** Begin RECORD EXTRACTS **

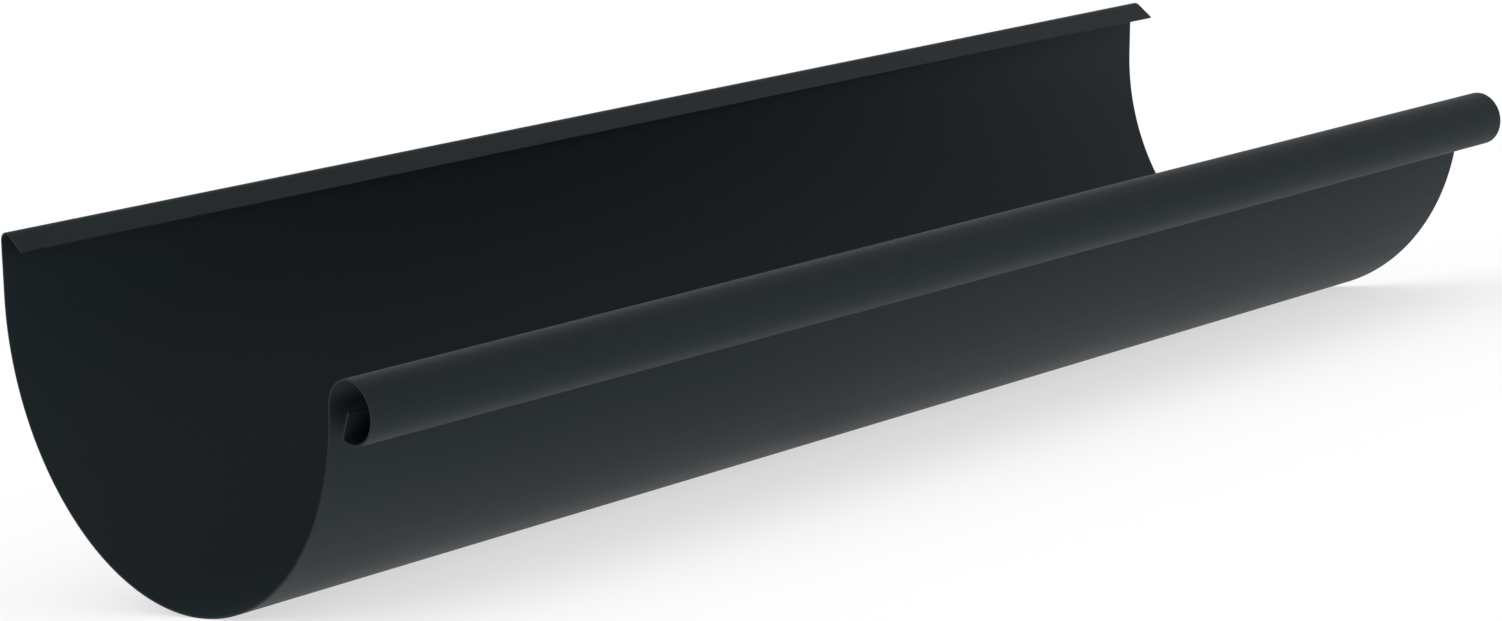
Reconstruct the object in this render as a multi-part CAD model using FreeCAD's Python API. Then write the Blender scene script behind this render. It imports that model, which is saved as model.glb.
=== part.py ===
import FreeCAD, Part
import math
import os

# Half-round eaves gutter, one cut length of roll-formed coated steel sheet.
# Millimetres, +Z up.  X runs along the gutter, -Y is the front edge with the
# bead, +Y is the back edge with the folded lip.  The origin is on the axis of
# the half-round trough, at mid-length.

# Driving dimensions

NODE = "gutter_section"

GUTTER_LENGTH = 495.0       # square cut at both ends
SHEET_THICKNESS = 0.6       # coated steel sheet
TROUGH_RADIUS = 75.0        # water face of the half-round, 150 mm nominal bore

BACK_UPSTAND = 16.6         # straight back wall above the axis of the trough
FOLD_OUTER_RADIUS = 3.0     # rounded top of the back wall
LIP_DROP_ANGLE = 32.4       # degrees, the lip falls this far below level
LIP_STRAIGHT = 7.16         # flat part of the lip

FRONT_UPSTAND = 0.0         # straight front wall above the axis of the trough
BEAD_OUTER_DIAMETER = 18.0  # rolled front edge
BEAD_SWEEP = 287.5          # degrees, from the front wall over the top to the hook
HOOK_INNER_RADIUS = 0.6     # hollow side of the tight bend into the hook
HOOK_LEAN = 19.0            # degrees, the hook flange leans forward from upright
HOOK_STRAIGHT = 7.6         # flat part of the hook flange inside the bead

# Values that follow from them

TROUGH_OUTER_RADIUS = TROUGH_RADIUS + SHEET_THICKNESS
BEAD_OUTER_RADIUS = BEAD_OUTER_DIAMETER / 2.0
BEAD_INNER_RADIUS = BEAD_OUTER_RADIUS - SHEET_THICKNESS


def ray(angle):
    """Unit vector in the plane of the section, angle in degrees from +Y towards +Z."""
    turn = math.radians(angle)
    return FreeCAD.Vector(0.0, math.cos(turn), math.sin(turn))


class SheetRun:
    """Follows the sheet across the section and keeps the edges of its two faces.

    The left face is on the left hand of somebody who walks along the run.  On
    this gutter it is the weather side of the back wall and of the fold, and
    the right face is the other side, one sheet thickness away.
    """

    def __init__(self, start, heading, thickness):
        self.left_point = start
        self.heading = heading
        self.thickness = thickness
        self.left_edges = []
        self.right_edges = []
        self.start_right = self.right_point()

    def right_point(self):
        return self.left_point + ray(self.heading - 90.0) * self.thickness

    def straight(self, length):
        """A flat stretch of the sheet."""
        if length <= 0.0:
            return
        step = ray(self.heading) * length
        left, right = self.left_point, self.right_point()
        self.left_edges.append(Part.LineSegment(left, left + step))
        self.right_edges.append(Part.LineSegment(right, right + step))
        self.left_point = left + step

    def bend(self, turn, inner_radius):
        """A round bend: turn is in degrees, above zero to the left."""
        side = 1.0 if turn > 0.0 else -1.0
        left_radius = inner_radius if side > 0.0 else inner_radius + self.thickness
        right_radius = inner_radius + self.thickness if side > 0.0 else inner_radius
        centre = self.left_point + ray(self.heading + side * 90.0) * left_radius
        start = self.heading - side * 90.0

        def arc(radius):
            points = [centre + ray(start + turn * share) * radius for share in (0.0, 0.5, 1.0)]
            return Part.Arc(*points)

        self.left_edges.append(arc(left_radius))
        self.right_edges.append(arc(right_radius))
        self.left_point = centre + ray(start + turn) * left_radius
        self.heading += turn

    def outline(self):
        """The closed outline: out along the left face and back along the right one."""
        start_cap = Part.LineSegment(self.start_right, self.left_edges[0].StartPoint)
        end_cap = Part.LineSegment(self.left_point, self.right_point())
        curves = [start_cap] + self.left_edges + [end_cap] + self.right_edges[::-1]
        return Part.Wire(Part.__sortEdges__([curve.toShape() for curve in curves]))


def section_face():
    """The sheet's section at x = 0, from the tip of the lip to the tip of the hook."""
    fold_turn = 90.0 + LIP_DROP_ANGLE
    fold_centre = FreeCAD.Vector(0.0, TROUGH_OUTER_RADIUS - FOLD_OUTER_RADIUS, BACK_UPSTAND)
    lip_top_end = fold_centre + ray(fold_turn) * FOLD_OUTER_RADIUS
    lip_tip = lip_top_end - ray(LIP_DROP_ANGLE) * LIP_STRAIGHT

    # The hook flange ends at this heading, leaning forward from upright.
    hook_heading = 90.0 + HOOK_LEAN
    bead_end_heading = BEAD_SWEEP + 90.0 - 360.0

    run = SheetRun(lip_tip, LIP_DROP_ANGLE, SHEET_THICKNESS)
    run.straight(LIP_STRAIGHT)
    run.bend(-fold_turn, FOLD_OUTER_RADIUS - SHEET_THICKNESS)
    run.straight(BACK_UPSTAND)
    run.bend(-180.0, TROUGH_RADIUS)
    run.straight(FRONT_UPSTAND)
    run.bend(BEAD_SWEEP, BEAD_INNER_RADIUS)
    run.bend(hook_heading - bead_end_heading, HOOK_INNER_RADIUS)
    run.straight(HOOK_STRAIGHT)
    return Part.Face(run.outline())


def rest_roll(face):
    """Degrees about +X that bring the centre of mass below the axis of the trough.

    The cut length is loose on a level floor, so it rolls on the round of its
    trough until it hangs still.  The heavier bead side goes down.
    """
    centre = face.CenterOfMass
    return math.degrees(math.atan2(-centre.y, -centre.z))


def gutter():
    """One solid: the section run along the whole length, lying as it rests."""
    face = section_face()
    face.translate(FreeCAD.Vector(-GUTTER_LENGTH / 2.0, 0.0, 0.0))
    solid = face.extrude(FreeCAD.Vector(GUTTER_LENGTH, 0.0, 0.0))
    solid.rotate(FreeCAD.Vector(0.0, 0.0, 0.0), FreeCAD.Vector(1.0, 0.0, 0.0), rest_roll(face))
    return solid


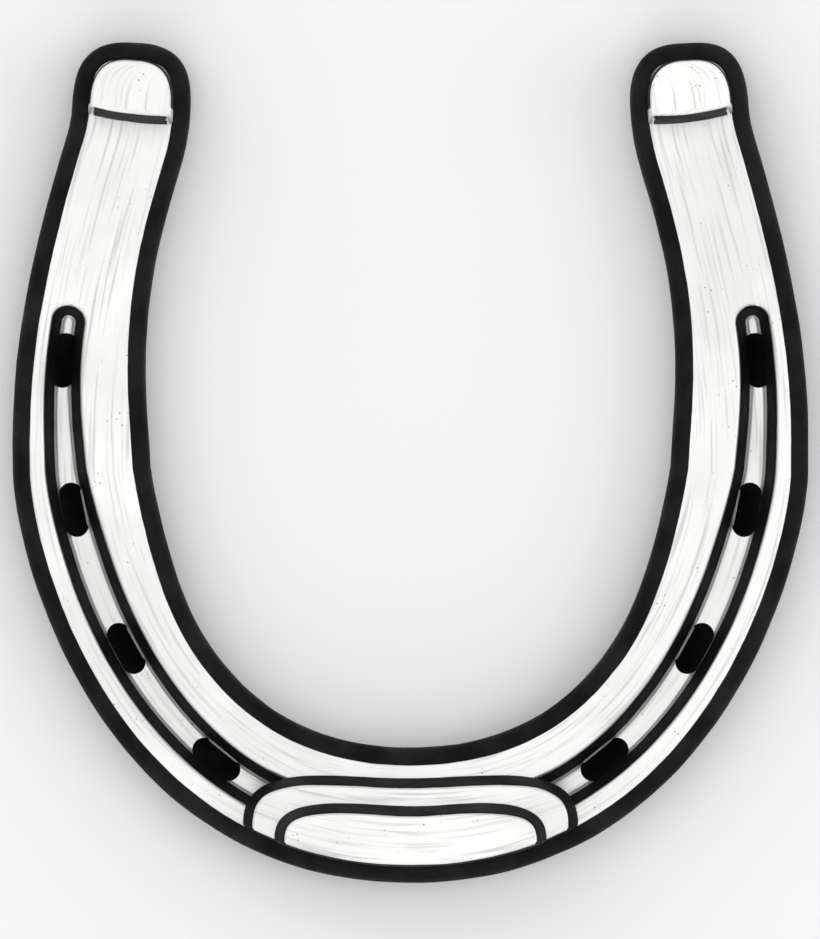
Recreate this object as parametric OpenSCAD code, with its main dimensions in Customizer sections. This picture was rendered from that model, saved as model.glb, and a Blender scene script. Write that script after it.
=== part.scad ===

** End RECORD EXTRACTS **

◆ WHAT TO WORK ON
Send back each record exactly as it stands.

◆ FULL SOLUTION
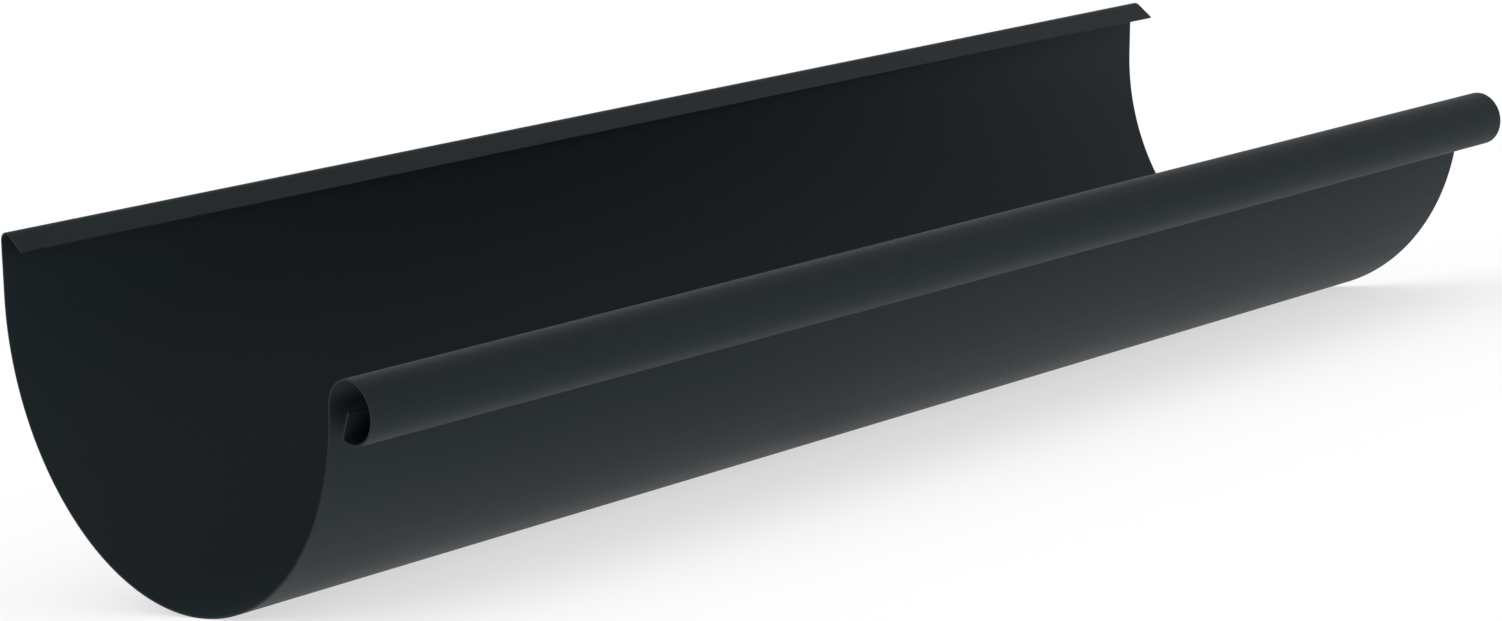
Reconstruct the object in this render as a multi-part CAD model using FreeCAD's Python API. Then write the Blender scene script behind this render. It imports that model, which is saved as model.glb.
=== part.py ===
import FreeCAD, Part
import math
import os

# Half-round eaves gutter, one cut length of roll-formed coated steel sheet.
# Millimetres, +Z up.  X runs along the gutter, -Y is the front edge with the
# bead, +Y is the back edge with the folded lip.  The origin is on the axis of
# the half-round trough, at mid-length.

# Driving dimensions

NODE = "gutter_section"

GUTTER_LENGTH = 495.0       # square cut at both ends
SHEET_THICKNESS = 0.6       # coated steel sheet
TROUGH_RADIUS = 75.0        # water face of the half-round, 150 mm nominal bore

BACK_UPSTAND = 16.6         # straight back wall above the axis of the trough
FOLD_OUTER_RADIUS = 3.0     # rounded top of the back wall
LIP_DROP_ANGLE = 32.4       # degrees, the lip falls this far below level
LIP_STRAIGHT = 7.16         # flat part of the lip

FRONT_UPSTAND = 0.0         # straight front wall above the axis of the trough
BEAD_OUTER_DIAMETER = 18.0  # rolled front edge
BEAD_SWEEP = 287.5          # degrees, from the front wall over the top to the hook
HOOK_INNER_RADIUS = 0.6     # hollow side of the tight bend into the hook
HOOK_LEAN = 19.0            # degrees, the hook flange leans forward from upright
HOOK_STRAIGHT = 7.6         # flat part of the hook flange inside the bead

# Values that follow from them

TROUGH_OUTER_RADIUS = TROUGH_RADIUS + SHEET_THICKNESS
BEAD_OUTER_RADIUS = BEAD_OUTER_DIAMETER / 2.0
BEAD_INNER_RADIUS = BEAD_OUTER_RADIUS - SHEET_THICKNESS


def ray(angle):
    """Unit vector in the plane of the section, angle in degrees from +Y towards +Z."""
    turn = math.radians(angle)
    return FreeCAD.Vector(0.0, math.cos(turn), math.sin(turn))


class SheetRun:
    """Follows the sheet across the section and keeps the edges of its two faces.

    The left face is on the left hand of somebody who walks along the run.  On
    this gutter it is the weather side of the back wall and of the fold, and
    the right face is the other side, one sheet thickness away.
    """

    def __init__(self, start, heading, thickness):
        self.left_point = start
        self.heading = heading
        self.thickness = thickness
        self.left_edges = []
        self.right_edges = []
        self.start_right = self.right_point()

    def right_point(self):
        return self.left_point + ray(self.heading - 90.0) * self.thickness

    def straight(self, length):
        """A flat stretch of the sheet."""
        if length <= 0.0:
            return
        step = ray(self.heading) * length
        left, right = self.left_point, self.right_point()
        self.left_edges.append(Part.LineSegment(left, left + step))
        self.right_edges.append(Part.LineSegment(right, right + step))
        self.left_point = left + step

    def bend(self, turn, inner_radius):
        """A round bend: turn is in degrees, above zero to the left."""
        side = 1.0 if turn > 0.0 else -1.0
        left_radius = inner_radius if side > 0.0 else inner_radius + self.thickness
        right_radius = inner_radius + self.thickness if side > 0.0 else inner_radius
        centre = self.left_point + ray(self.heading + side * 90.0) * left_radius
        start = self.heading - side * 90.0

        def arc(radius):
            points = [centre + ray(start + turn * share) * radius for share in (0.0, 0.5, 1.0)]
            return Part.Arc(*points)

        self.left_edges.append(arc(left_radius))
        self.right_edges.append(arc(right_radius))
        self.left_point = centre + ray(start + turn) * left_radius
        self.heading += turn

    def outline(self):
        """The closed outline: out along the left face and back along the right one."""
        start_cap = Part.LineSegment(self.start_right, self.left_edges[0].StartPoint)
        end_cap = Part.LineSegment(self.left_point, self.right_point())
        curves = [start_cap] + self.left_edges + [end_cap] + self.right_edges[::-1]
        return Part.Wire(Part.__sortEdges__([curve.toShape() for curve in curves]))


def section_face():
    """The sheet's section at x = 0, from the tip of the lip to the tip of the hook."""
    fold_turn = 90.0 + LIP_DROP_ANGLE
    fold_centre = FreeCAD.Vector(0.0, TROUGH_OUTER_RADIUS - FOLD_OUTER_RADIUS, BACK_UPSTAND)
    lip_top_end = fold_centre + ray(fold_turn) * FOLD_OUTER_RADIUS
    lip_tip = lip_top_end - ray(LIP_DROP_ANGLE) * LIP_STRAIGHT

    # The hook flange ends at this heading, leaning forward from upright.
    hook_heading = 90.0 + HOOK_LEAN
    bead_end_heading = BEAD_SWEEP + 90.0 - 360.0

    run = SheetRun(lip_tip, LIP_DROP_ANGLE, SHEET_THICKNESS)
    run.straight(LIP_STRAIGHT)
    run.bend(-fold_turn, FOLD_OUTER_RADIUS - SHEET_THICKNESS)
    run.straight(BACK_UPSTAND)
    run.bend(-180.0, TROUGH_RADIUS)
    run.straight(FRONT_UPSTAND)
    run.bend(BEAD_SWEEP, BEAD_INNER_RADIUS)
    run.bend(hook_heading - bead_end_heading, HOOK_INNER_RADIUS)
    run.straight(HOOK_STRAIGHT)
    return Part.Face(run.outline())


def rest_roll(face):
    """Degrees about +X that bring the centre of mass below the axis of the trough.

    The cut length is loose on a level floor, so it rolls on the round of its
    trough until it hangs still.  The heavier bead side goes down.
    """
    centre = face.CenterOfMass
    return math.degrees(math.atan2(-centre.y, -centre.z))


def gutter():
    """One solid: the section run along the whole length, lying as it rests."""
    face = section_face()
    face.translate(FreeCAD.Vector(-GUTTER_LENGTH / 2.0, 0.0, 0.0))
    solid = face.extrude(FreeCAD.Vector(GUTTER_LENGTH, 0.0, 0.0))
    solid.rotate(FreeCAD.Vector(0.0, 0.0, 0.0), FreeCAD.Vector(1.0, 0.0, 0.0), rest_roll(face))
    return solid


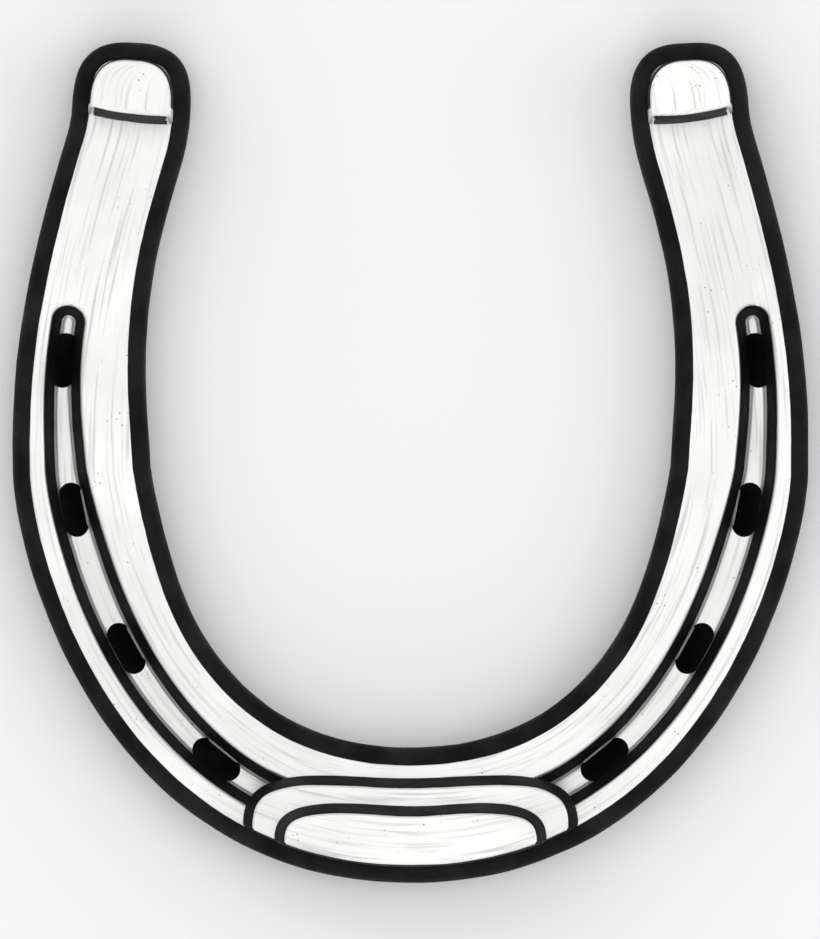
Recreate this object as parametric OpenSCAD code, with its main dimensions in Customizer sections. This picture was rendered from that model, saved as model.glb, and a Blender scene script. Write that script after it.
=== part.scad ===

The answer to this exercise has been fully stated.